If you're designing a page or site without breaking your HTML into separate components, I can see the point of Pollen.

(I am not a front-end expert, and my opinion is based on my limited experience using bootstrap, tailwind and tailwindui+react.)



Tailwind is in not coupled to React, Adam Wathan its' creator used Laravel when he made it.


If you're going to use Tailwind with Laravel, you're going to break your pages up into Blade Components to keep things consistent, right?


Yep, but they are called templates in backend frameworks, You write HTML with sprinkled in logic in Elixir/PHP/Python/Ruby etc.

Components is the terminus used in (usually) JavaScript frontend development where you write JS logic and HTML is only used in the render/view/etc function.


Even backend frameworks distinguish between templates and components.
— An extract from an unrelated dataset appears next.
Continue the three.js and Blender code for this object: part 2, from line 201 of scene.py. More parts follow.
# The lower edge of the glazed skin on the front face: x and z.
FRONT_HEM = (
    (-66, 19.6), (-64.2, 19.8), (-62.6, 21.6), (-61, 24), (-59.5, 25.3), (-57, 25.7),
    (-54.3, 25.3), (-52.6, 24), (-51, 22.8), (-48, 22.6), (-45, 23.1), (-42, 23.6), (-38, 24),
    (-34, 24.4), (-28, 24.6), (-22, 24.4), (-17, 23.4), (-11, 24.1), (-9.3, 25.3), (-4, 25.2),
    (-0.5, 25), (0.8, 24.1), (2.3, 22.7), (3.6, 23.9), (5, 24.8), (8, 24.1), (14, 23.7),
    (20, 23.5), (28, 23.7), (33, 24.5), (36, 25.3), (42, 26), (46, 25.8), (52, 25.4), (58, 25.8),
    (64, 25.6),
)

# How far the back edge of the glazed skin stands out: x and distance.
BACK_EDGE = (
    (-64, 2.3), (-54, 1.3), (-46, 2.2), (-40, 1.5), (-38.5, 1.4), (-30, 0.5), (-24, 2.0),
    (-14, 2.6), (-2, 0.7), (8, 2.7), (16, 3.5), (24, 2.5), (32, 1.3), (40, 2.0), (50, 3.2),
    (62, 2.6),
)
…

For example, Laravel has Blade templates and Blade components. From the documentation on the latter:

"Components and slots provide similar benefits to sections, layouts, and includes"

If you use Tailwind with Blade templates, but don't use {components, sections, layouts, includes}, then you'll have a hard time keeping things consistent. Because you'll define how a button looks over and over in each template. In that case, something like Bootstrap or Pollen would be easier.

But the right way is probably to break your templates into smaller pieces (e.g. components) so you can use Tailwind but still share things like buttons between templates.


Ah i see, thanks for the clarification, not using Laravel myself.